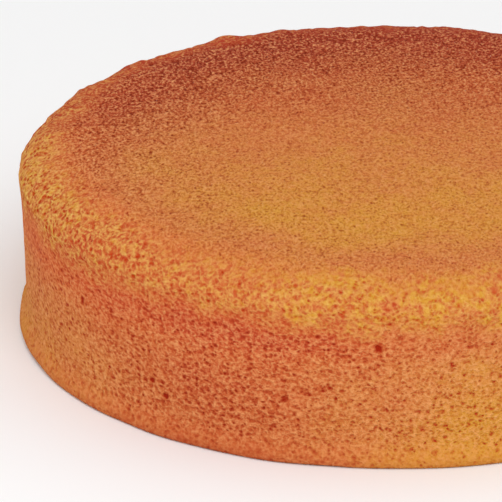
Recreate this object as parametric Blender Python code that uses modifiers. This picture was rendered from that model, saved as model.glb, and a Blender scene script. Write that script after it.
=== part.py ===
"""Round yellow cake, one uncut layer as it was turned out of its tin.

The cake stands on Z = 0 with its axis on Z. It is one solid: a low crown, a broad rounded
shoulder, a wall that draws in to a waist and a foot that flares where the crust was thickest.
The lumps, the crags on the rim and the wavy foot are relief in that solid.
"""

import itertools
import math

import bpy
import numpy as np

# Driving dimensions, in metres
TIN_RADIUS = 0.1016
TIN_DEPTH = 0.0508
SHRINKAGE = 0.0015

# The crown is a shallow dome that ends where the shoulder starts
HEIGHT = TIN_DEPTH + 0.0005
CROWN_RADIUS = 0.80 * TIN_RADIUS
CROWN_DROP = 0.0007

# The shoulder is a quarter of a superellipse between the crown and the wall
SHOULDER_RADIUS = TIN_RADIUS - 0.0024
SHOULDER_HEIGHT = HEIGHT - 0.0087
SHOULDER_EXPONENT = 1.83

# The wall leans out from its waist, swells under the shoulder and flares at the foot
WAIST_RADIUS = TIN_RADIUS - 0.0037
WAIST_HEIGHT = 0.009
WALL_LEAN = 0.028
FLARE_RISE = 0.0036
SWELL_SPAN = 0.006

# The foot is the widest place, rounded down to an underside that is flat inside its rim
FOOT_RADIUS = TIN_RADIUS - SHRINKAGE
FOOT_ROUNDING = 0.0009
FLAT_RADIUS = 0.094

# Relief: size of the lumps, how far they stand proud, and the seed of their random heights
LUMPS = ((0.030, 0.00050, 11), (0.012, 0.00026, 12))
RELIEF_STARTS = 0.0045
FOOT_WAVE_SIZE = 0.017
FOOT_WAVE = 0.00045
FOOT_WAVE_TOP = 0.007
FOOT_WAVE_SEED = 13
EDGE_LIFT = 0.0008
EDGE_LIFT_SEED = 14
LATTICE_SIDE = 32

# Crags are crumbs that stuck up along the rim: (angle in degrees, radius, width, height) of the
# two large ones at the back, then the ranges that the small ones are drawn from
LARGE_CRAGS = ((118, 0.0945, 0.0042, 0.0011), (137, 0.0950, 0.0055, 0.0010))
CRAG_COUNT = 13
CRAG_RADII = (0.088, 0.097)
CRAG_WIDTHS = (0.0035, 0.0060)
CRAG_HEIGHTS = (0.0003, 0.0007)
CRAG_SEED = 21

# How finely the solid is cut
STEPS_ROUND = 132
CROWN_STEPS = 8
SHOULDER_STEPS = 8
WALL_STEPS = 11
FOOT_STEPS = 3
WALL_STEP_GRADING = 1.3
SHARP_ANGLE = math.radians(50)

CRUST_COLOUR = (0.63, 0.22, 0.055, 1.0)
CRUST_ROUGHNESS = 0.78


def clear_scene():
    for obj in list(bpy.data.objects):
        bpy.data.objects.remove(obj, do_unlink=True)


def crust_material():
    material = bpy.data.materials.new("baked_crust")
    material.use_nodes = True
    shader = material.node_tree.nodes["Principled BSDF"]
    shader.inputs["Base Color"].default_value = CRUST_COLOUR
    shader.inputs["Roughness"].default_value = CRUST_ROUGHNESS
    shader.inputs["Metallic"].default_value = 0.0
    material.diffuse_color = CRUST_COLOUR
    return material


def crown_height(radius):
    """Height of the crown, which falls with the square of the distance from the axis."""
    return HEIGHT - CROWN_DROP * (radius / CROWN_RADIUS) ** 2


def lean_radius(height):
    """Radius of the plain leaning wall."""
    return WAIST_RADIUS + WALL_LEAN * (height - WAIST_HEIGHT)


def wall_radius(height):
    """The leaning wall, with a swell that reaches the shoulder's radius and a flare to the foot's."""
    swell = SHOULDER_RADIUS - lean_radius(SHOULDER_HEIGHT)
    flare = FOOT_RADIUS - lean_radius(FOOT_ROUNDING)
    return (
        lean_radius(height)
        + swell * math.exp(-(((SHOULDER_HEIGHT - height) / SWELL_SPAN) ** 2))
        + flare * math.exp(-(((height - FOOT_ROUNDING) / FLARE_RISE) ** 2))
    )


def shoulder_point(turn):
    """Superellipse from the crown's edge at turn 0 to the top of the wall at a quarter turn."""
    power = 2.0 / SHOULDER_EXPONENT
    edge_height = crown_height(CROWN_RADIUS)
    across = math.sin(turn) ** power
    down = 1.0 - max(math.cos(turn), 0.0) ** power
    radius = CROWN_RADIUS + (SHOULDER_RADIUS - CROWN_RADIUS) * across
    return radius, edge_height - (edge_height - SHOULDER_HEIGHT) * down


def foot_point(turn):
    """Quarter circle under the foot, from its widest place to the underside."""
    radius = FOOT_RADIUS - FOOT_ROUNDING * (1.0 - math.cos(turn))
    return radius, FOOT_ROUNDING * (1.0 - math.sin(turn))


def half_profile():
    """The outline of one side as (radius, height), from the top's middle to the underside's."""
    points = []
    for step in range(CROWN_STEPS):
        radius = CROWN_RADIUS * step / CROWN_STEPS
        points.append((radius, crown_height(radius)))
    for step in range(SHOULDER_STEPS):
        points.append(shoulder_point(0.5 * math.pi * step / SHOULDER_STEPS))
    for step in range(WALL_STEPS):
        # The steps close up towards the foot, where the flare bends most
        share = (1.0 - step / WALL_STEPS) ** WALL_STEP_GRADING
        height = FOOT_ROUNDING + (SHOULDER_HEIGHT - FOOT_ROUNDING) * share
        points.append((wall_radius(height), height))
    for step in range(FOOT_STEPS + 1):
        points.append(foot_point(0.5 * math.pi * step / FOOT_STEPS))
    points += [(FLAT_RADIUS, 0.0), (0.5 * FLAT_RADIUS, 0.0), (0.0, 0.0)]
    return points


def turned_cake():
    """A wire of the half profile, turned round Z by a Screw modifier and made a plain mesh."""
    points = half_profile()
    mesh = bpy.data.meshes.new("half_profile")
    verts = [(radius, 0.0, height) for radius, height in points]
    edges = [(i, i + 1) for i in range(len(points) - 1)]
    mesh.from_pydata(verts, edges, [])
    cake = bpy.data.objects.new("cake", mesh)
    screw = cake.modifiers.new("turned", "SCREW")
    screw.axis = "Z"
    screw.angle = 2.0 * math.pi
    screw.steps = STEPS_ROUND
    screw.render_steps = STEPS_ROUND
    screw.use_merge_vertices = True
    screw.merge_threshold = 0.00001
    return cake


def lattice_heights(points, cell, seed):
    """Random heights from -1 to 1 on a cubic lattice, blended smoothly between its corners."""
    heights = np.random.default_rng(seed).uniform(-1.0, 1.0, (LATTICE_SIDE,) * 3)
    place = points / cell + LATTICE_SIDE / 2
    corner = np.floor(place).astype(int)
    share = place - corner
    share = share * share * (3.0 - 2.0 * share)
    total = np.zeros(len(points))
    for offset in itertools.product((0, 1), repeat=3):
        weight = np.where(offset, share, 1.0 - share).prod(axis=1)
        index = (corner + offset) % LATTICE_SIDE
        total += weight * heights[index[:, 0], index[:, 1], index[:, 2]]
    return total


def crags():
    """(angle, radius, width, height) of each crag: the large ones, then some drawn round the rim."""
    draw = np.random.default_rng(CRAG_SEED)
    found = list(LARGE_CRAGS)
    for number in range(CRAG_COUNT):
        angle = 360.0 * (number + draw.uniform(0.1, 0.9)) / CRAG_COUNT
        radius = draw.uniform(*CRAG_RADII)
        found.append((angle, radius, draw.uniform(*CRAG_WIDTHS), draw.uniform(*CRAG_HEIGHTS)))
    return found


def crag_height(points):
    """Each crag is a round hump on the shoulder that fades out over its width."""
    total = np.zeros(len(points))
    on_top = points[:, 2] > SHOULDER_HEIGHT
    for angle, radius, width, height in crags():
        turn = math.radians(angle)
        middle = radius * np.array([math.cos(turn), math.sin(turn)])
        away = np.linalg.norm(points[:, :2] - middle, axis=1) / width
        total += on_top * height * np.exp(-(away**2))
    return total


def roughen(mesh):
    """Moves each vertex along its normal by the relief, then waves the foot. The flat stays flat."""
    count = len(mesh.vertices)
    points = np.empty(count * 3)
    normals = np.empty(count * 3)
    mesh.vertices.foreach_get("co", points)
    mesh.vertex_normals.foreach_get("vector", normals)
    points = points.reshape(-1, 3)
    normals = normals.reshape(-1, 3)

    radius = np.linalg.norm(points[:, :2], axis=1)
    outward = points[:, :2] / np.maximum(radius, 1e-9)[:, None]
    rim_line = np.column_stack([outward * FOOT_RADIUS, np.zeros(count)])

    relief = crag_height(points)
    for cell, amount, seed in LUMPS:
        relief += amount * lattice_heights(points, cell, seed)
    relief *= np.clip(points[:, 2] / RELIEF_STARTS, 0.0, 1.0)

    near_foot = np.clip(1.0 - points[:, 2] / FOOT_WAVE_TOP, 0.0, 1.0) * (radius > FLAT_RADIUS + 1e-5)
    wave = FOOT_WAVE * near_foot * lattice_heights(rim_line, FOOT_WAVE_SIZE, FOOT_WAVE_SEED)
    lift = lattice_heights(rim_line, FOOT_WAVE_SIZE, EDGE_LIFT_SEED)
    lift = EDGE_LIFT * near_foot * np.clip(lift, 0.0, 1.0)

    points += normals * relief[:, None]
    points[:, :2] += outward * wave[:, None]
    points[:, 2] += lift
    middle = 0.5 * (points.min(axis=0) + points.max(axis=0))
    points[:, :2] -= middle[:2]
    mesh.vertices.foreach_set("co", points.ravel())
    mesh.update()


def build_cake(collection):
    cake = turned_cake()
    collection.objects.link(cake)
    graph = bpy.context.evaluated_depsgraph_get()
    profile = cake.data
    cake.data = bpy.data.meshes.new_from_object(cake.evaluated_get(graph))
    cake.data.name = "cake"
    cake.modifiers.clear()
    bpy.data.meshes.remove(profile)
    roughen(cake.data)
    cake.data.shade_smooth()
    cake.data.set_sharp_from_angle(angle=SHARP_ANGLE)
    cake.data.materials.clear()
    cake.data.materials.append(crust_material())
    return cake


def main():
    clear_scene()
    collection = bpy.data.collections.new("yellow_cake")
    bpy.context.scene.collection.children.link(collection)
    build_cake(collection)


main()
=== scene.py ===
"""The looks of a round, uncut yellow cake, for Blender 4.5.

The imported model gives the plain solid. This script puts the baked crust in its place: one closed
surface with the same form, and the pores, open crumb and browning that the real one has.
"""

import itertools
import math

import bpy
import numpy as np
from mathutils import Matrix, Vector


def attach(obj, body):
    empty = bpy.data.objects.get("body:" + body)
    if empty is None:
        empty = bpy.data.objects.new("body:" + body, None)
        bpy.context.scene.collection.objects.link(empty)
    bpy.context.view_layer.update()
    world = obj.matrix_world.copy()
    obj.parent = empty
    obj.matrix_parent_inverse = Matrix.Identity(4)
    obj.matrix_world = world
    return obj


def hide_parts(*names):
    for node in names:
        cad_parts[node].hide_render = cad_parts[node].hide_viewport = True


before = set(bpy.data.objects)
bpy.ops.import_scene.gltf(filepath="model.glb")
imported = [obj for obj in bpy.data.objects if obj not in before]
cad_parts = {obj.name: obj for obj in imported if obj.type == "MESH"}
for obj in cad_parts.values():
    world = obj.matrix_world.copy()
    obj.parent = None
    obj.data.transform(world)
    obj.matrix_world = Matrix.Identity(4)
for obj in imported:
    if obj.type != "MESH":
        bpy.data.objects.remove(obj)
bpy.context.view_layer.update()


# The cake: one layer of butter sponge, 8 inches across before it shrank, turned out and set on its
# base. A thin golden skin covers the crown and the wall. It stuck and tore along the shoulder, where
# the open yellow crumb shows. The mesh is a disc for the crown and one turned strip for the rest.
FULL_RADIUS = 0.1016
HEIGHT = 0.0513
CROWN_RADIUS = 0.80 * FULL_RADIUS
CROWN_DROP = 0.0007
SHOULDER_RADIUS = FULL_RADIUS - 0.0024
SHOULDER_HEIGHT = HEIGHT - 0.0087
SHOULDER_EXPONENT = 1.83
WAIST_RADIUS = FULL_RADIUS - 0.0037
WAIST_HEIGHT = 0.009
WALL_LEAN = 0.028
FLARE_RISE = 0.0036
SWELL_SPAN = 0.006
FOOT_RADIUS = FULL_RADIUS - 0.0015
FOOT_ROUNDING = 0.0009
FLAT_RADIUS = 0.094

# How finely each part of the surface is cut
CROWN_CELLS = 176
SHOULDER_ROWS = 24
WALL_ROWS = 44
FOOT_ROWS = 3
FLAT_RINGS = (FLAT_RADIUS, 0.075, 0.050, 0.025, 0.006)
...
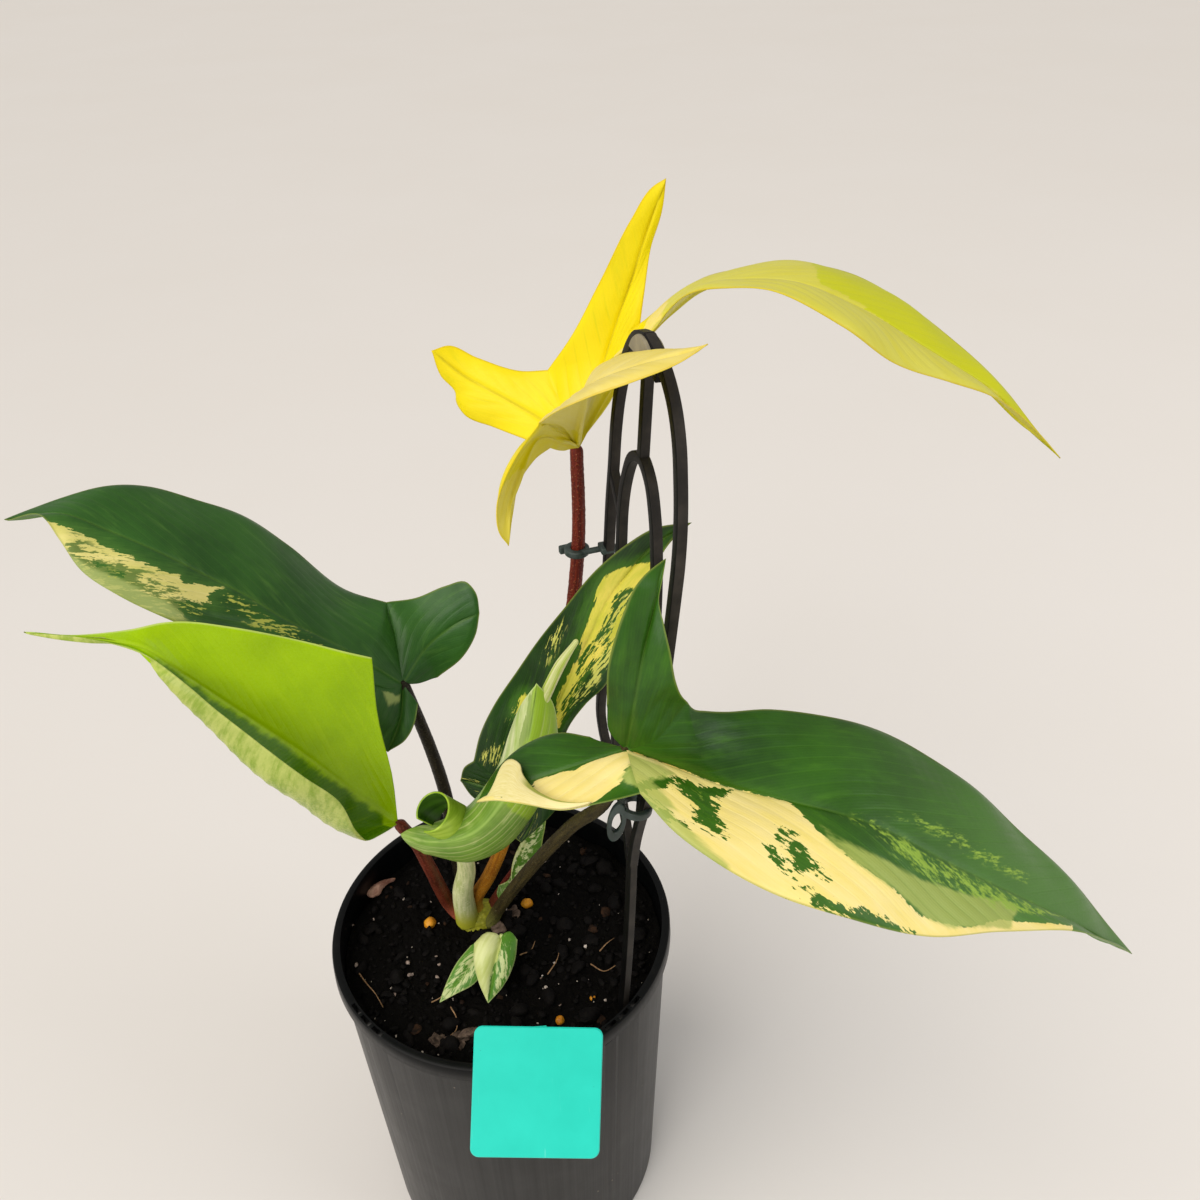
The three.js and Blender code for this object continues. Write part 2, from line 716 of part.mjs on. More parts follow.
--
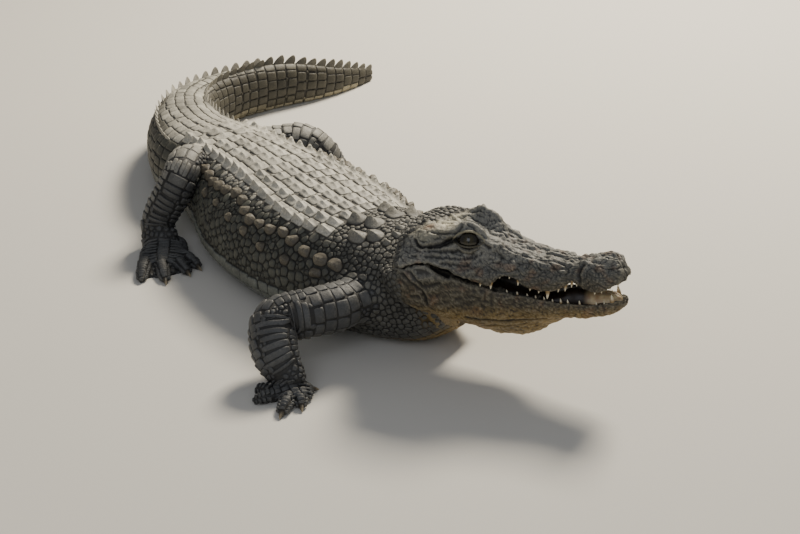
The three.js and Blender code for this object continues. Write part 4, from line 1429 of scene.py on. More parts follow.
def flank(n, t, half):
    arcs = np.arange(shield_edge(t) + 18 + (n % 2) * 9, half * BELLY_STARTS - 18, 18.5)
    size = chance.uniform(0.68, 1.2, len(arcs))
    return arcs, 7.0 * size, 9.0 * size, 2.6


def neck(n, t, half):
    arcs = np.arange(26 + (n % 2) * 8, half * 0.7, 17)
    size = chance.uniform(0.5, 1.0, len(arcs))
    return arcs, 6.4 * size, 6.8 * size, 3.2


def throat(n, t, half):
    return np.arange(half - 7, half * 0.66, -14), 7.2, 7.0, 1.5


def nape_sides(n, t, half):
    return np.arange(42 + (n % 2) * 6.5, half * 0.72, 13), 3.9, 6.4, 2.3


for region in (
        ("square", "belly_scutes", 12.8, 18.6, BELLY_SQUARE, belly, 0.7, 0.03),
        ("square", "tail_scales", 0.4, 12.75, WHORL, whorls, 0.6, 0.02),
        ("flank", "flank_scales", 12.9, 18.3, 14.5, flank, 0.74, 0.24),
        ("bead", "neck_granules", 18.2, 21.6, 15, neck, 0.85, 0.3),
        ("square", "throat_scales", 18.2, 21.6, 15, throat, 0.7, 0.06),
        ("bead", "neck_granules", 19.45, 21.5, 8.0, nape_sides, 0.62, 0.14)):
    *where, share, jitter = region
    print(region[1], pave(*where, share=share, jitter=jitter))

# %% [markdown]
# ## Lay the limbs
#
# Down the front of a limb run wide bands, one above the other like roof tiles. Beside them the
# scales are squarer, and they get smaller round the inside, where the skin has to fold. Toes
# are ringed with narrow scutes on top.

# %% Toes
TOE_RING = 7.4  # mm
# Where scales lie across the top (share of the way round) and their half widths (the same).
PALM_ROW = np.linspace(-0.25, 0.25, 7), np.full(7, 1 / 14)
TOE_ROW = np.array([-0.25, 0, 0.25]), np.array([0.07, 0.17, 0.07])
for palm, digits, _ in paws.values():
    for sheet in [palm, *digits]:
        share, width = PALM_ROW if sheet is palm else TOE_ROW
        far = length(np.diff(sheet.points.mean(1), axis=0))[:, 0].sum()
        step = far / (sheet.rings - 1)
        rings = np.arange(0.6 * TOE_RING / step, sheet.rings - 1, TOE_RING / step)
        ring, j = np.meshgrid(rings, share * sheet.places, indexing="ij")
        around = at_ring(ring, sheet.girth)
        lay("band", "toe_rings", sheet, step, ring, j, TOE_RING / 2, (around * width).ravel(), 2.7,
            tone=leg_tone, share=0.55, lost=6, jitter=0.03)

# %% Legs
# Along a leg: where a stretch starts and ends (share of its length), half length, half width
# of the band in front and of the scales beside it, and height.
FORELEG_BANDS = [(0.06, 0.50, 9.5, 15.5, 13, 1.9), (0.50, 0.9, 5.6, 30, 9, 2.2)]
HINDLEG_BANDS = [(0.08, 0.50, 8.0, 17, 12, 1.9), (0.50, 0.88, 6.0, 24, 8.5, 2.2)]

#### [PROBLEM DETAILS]
Report only the number of lines that hold the word "before".

#### [COMPLETE RESPONSE]
3